We stayed home at Thanksgiving and shared laughs about all the past nice times we had, and how thoughtless people have become. It seems that if we don’t send Christmas cards first, we won’t get any in return.

What is going on with these social changes in America?

GENTLE READER: The world is changing all the time, in many ways, and always has been. But whenever social change is mentioned to Miss Manners, it is with one of only two conclusions: That nobody has any manners anymore, or that nobody needs to have manners anymore.

Neither is true. Some things have changed for the better – society no longer tolerates the open expression of bigotry – and others, such as open expression of greed, for the worse.

Similarly, adaptations because of changes in the way we live may be done well or badly.

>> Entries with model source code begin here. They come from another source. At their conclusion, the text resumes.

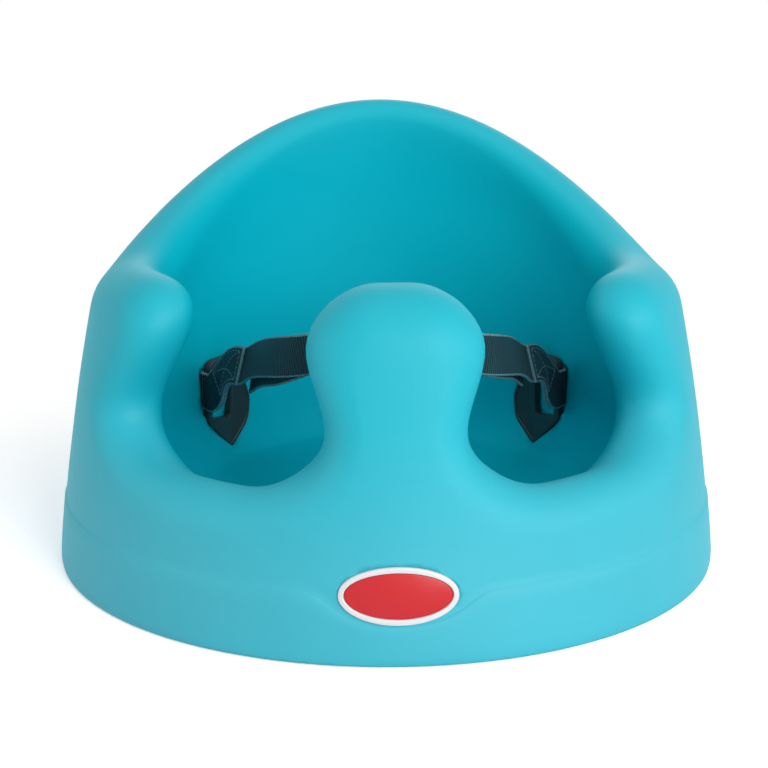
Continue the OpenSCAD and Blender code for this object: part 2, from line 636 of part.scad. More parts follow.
module arm_shape() {
    high = half_thick - shell_wall - fit_gap;
    step = latch_front - 1.4;               // the shoulder that catches the opening's edge
    tip = latch_rear + 1.8;
    color("#22282a") union() {
        translate([arm_root[0], arm_root[1], -high]) cylinder(r = arm_r, h = 2 * high);
        slab([[arm_root[0], arm_root[1] + arm_half, 0.3], [step + 0.4, arm_root[1] + arm_half, 0.8],
              [step, half_wide + 0.6, 0.8], [(step + tip) / 2, half_wide + 0.4, 3],
              [tip, arm_root[1] + 0.6, 1.5], [tip + 0.6, arm_root[1] - arm_half, 1],
              [arm_root[0], arm_root[1] - arm_half, 0.3]], high);
    }
}

module anchor_plate_left() { mirror([1, 0, 0]) at_anchor() plate_shape(); }
module anchor_plate_right() { at_anchor() plate_shape(); }
module anchor_insert_left() { mirror([1, 0, 0]) at_anchor() insert_shape(); }
module anchor_insert_right() { at_anchor() insert_shape(); }
module strap_left() { mirror([1, 0, 0]) strap_shape(sag_left); }
module strap_right() { strap_shape(sag_right); }
module buckle_socket() { at_buckle() socket_shape(); }
module buckle_plug() { at_buckle() plug_shape(); }
module latch_arm_top() { at_buckle() arm_shape(); }
module latch_arm_bottom() { at_buckle() mirror([0, 1, 0]) arm_shape(); }

seat_body();
badge_bezel();
badge_panel();
anchor_plate_left();
anchor_plate_right();
anchor_insert_left();
anchor_insert_right();
strap_left();
strap_right();
buckle_socket();
buckle_plug();
latch_arm_top();
latch_arm_bottom();
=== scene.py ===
"""Baby floor seat: a one-piece foam seat with a lap belt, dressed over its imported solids."""

import math

import bmesh
import bpy
from bpy.props import FloatProperty, FloatVectorProperty, IntProperty, PointerProperty
from mathutils import Matrix, Vector


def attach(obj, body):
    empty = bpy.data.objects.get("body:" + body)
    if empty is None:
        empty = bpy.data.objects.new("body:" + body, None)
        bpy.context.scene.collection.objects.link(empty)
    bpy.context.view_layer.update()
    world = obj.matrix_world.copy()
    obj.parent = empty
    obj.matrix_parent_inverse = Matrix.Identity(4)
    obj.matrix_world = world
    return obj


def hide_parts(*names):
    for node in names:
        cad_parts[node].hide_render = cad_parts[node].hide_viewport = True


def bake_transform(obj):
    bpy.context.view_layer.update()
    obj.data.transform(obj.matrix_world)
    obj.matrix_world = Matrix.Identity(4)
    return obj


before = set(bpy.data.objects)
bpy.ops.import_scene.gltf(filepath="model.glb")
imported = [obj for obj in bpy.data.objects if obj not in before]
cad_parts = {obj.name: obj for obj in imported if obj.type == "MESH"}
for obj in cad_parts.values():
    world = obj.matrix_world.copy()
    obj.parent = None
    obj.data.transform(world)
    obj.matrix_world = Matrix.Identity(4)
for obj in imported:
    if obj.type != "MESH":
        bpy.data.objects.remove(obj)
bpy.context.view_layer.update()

bl_info = {
    "name": "Baby floor seat",
    "version": (1, 0, 0),
    "blender": (4, 5, 0),
    "location": "View3D > Sidebar > Floor seat",
    "description": "Builds a moulded foam floor seat with its lap belt, buckle and badge",
    "category": "Object",
}

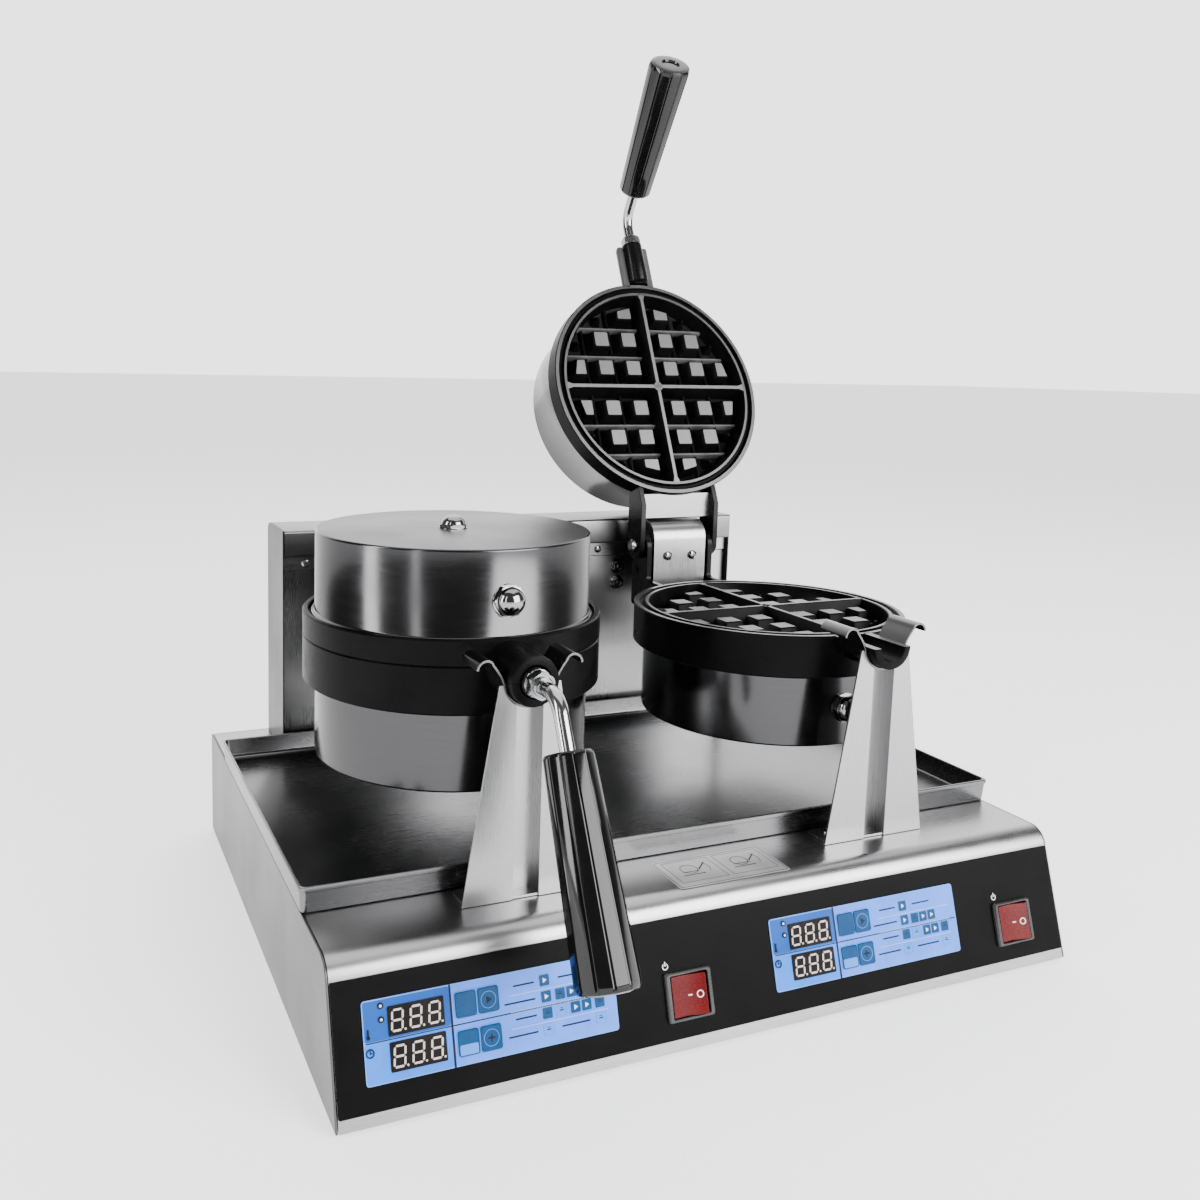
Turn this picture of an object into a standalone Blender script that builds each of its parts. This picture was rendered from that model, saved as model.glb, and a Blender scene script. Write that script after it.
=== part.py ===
"""Double rotary Belgian waffle maker: a chassis with a drip tray, a rear riser and two irons.

Metres, +Z up, front towards -Y. Each iron turns about a front-to-back axis, held by a front
saddle and a rear bearing, and its upper half opens on a hinge behind the grids. The left iron
is closed and the right one is open.
"""

import math

import bmesh
import bpy
from mathutils import Matrix, Vector

# Chassis
BASE_WIDTH = 0.520
BASE_DEPTH = 0.420
BASE_TOP = 0.086
FACE_SETBACK = 0.0267
BEND_RADIUS = 0.014
SHEET = 0.0015
THIN_SHEET = 0.0012
GAP = 0.0003
FOOT_HEIGHT = 0.0022
PAN_BOTTOM = 0.0025
ORIGIN_Y = 0.00948

# Drip tray
TRAY_FRONT = -0.1293
TRAY_BACK = 0.1420
TRAY_HALF_WIDTH = 0.2600
TRAY_RIM = 0.1026
TRAY_FLARE = 0.0016

# Riser
RISER_HALF_WIDTH = 0.2120
RISER_FRONT = 0.1451
RISER_BACK = 0.2066
RISER_TOP = 0.2686
RISER_LIP = 0.0216
RISER_PANEL = 0.1525
RISER_BEND = 0.008

# Irons
IRON_X = {"left": -0.1292, "right": 0.1338}
IRON_Y = -0.0210
AXIS_Z = 0.2215
RING_RADIUS = 0.1025
CAN_RADIUS = 0.0943
CAN_WALL = 0.0010
GRID_RADIUS = 0.0915
GRID_DEPTH = 0.0170
LOWER_RING = 0.0306
UPPER_RING = 0.0168
LOWER_CAN = 0.0825
UPPER_CAN = 0.0709
HALF_SEAM = 0.00015
ROUND = 48

# Waffle pattern, measured from the centre of the grid
PEG_OFFSETS = (0.0195, 0.0475, 0.0755)
PEG_TOP = 0.0080
PEG_BASE = 0.0102
PEG_RECESS = 0.0040
PEG_LIMIT = 0.0815
WEB_OFFSETS = (0.0335, 0.0615)

# Hinge behind each iron
HINGE_Y = 0.1201
HINGE_Z = 0.2483
OPEN_ANGLE = math.radians(114.5)
PIN_RADIUS = 0.0038
CHEEK_INNER = 0.0285
CHEEK_OUTER = 0.0335
ARM_INNER = 0.0345
ARM_OUTER = 0.0395
ARM_ROUND = 0.0115
AXLE_RADIUS = 0.0120
BOLT_X = 0.0380
BOLT_Z = (0.2093, 0.2243)

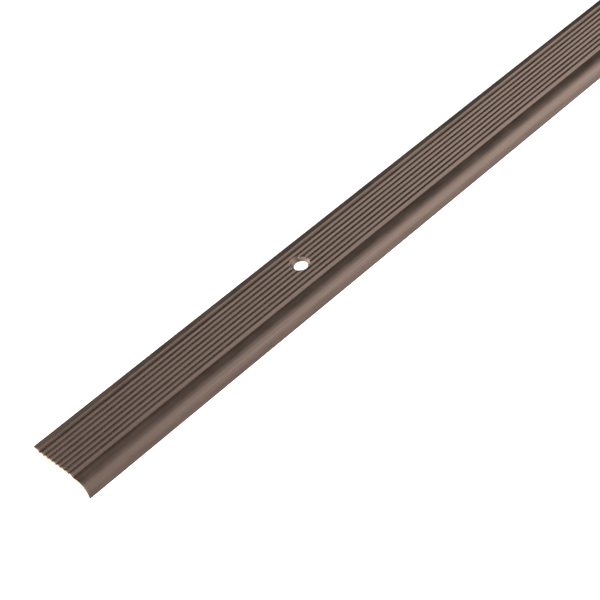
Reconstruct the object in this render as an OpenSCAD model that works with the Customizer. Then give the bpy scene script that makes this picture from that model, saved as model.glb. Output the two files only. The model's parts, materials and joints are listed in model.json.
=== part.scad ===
// Fluted stair edging: a thin metal strip, ribbed on top, whose rounded nose hooks over the front
// edge of a stair tread, with the countersunk wood screws that hold it down.
//
// X runs along the strip, Y points to the back of the tread, away from the nose, and Z points up.
// The origin is at mid-length, on the surface of the tread, in the middle of the flat land that
// lies on the tread just behind the nose.

/* [Strip] */
// Length of the strip
strip_l = 914.4; // [900:0.1:1200]
// Width in plan, from the back edge to the front of the nose
strip_w = 28.6; // [28.4:0.1:32]
// Thickness of the metal
sheet_t = 0.55; // [0.45:0.05:0.6]

/* [Ribs] */
// Number of ribs
rib_count = 8; // [8:1:8]
// Distance from one rib to the next
rib_pitch = 2.29; // [2.26:0.01:2.3]
// Height of a rib above the grooves beside it
rib_h = 0.78; // [0.7:0.01:0.9]
// Radius of a rib's rounded crest
crest_r = 0.62; // [0.58:0.01:0.7]
// Steepness of the ribs' sides where they face each other, from the horizontal
flank_a = 51; // [48:1:58]
// Steepness of the front rib's front side
front_a = 61.4; // [58:0.2:66]
// Steepness of the back band's front side
band_a = 70; // [60:1:75]
// Height of the grooves above the smooth band in front of the ribs
groove_rise = 0.5; // [0.4:0.01:0.6]
// Height of the plain band at the back above the ribs' crests
band_rise = 0.45; // [0.2:0.01:0.6]

/* [Nose] */
// From the middle of the front rib to where the nose begins to curve down
smooth_w = 2.97; // [2.6:0.01:3.2]
// Outer radius of the nose
nose_r = 5.03; // [4.8:0.01:5.5]
// Angle that the nose turns through
nose_a = 85; // [75:1:88]
// Straight lip below the curve of the nose
lip_l = 1.6; // [1.2:0.1:2.5]

/* [Screw holes] */
// Number of screw holes; every one but the first holds a screw
hole_count = 4; // [4:1:4]
// Radius of a hole
hole_r = 2.75; // [2.6:0.05:3]
// Height of the straight hole under its conical seat
land_h = 0.2; // [0.1:0.05:0.4]
// From each end of the strip to the middle of the nearest hole
hole_end = 123.3; // [60:0.1:150]
// Rib pitches from the middle of the front rib back to the line of holes
hole_pitches = 4.28; // [4:0.02:4.5]

/* [Screws] */
// Overall length of a screw
screw_l = 20; // [16:1:30]
// Radius of a screw's plain shank and of its thread's crest
shank_r = 2.1; // [2:0.05:2.2]
// Radius at the root of the thread
core_r = 1.45; // [1.3:0.05:1.5]
// Distance from one turn of the thread to the next
thread_pitch = 1.6; // [1.4:0.1:1.8]
// Plain shank under the head
plain_l = 3.6; // [3:0.1:4]

/* [Hidden] */
$fn = 64;

bronze = [0.34, 0.28, 0.25];
screw_bronze = [0.30, 0.25, 0.22];
eps = 0.01;

// heights of the top surface above the tread
groove_z = sheet_t + groove_rise;
crest_z = groove_z + rib_h;
band_z = crest_z + band_rise;

// plan positions, from the back of the nose to the back edge
cavity_r = crest_r - sheet_t;
cavity_foot = half_width(cavity_r, crest_z - crest_r, 0, front_a);
land_w = smooth_w - cavity_foot;
nose_y = -land_w / 2;
front_rib_y = nose_y + smooth_w;
back_rib_y = front_rib_y + (rib_count - 1) * rib_pitch;
nose_reach = (nose_r - sheet_t / 2) * sin(nose_a) + lip_l * cos(nose_a) + sheet_t / 2;
back_y = strip_w + nose_y - nose_reach;

// the plain band's front shoulder stands as far behind the last groove as a rib would
rib_foot = half_width(crest_r, crest_z - crest_r, groove_z, flank_a);
band_foot = half_width(crest_r, band_z - crest_r, groove_z, band_a);
shoulder_y = back_rib_y + rib_pitch - rib_foot + band_foot;

// the lip's face lies this far inside the curve of the nose, so that the two cross in one edge
lip_inset = 0.005;

// holes and screws
hole_y = front_rib_y + hole_pitches * rib_pitch;
hole_step = (strip_l - 2 * hole_end) / (hole_count - 1);
cup_offset = sheet_t * sqrt(2);
head_drop = 0.5;
head_z = crest_z - head_drop;
head_r = hole_r + head_z - land_h;
neck_z = head_z - (head_r - shank_r);
recess_r = 2.1;
recess_w = 0.85;
recess_depth = 1.9;
tip_l = 4;
tip_r = 0.15;
thread_z = neck_z - plain_l;
tip_z = head_z - screw_l;
thread_turns = floor((thread_z - tip_z - tip_r) / thread_pitch);

// middle of hole number n, counted from 1 at the -X end
function hole_x(n) = hole_end - strip_l / 2 + (n - 1) * hole_step;

// how far a ridge reaches at height z to the side whose flank, at angle a, is tangent to its crest circle
function half_width(r, circle_z, z, a) = r * sin(a) + (circle_z + r * cos(a) - z) / tan(a);

// radius of the screw's core at height z, tapering to the point
function core_at(z) = z > tip_z + tip_l ? core_r : tip_r + (core_r - tip_r) * (z - tip_z) / tip_l;

// radius of the thread's crest at height z, tapering sooner than the core
function crest_at(z) = min(shank_r, core_at(z) + (shank_r - core_r) * min(1, (z - tip_z) / tip_l + 0.3));

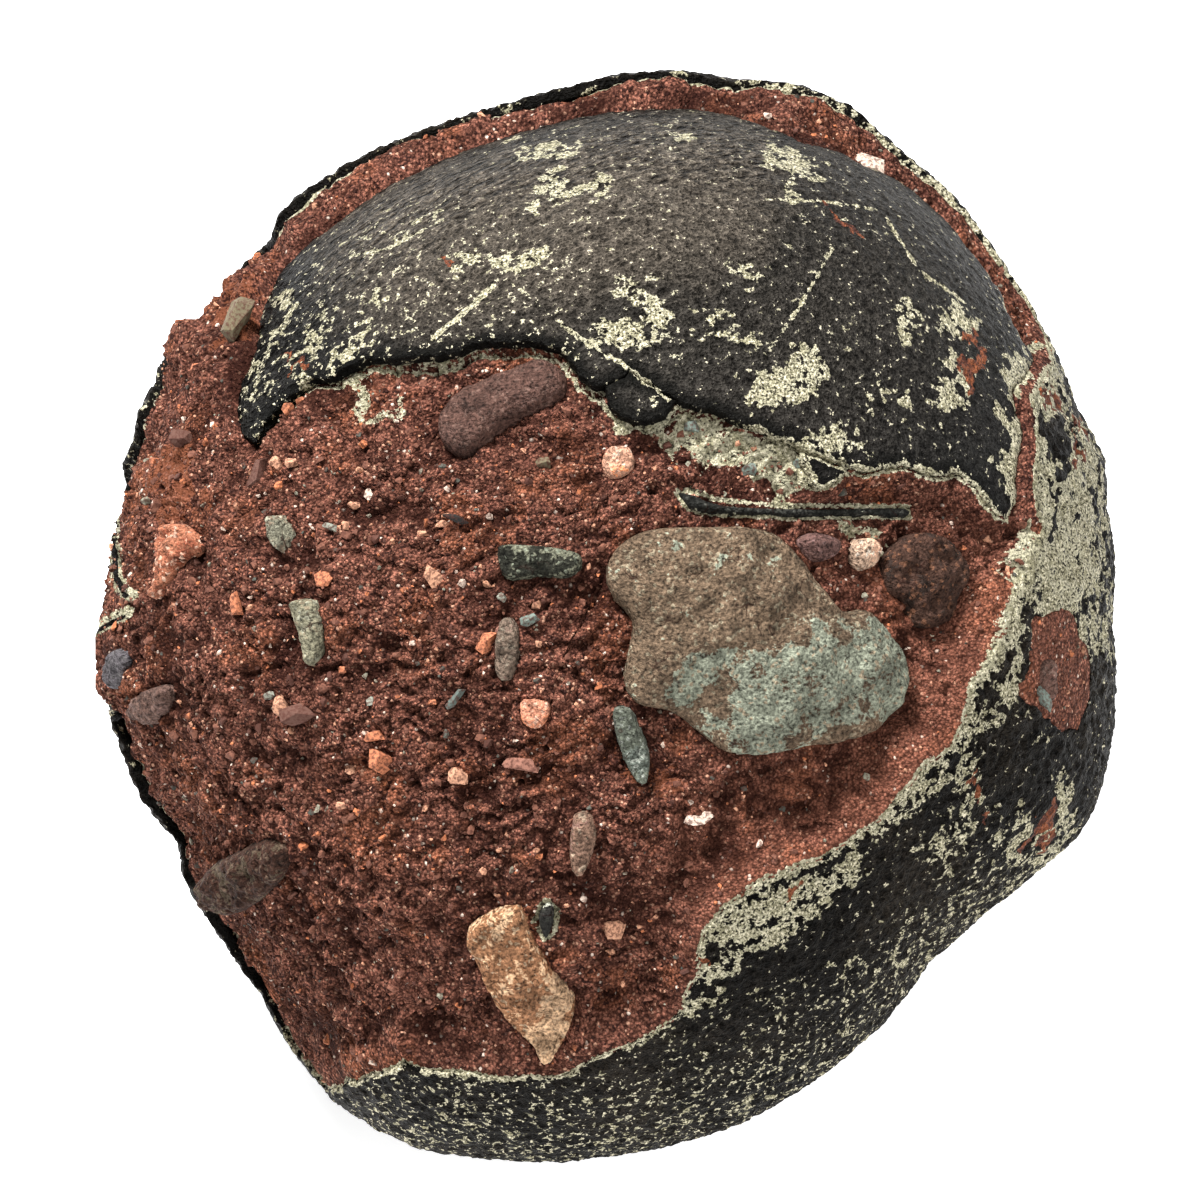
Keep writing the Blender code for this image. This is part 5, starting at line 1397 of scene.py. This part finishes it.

Therefore, Miss Manners is not convinced that your strategy of waiting for people to seek you out has revealed that the world has turned callous.

Many people simply do not entertain, even those who used to do so. Some people tend to react to social opportunities, rather than to initiate them.

Technology has changed correspondence dramatically, in that the regular use of cards, written invitations and even the telephone can no longer be assumed.

Now, where does the relentlessly optimistic Miss Manners find an upside to all this? You may safely assume that she shares your yearning for home entertaining, reciprocating invitations, staying in touch and handwritten correspondence.

But so do your socially delinquent friends. Those of us who provide such things now find ourselves all the more valued. Miss Manners hopes we will serve as models for a renaissance of satisfying and mutual social life.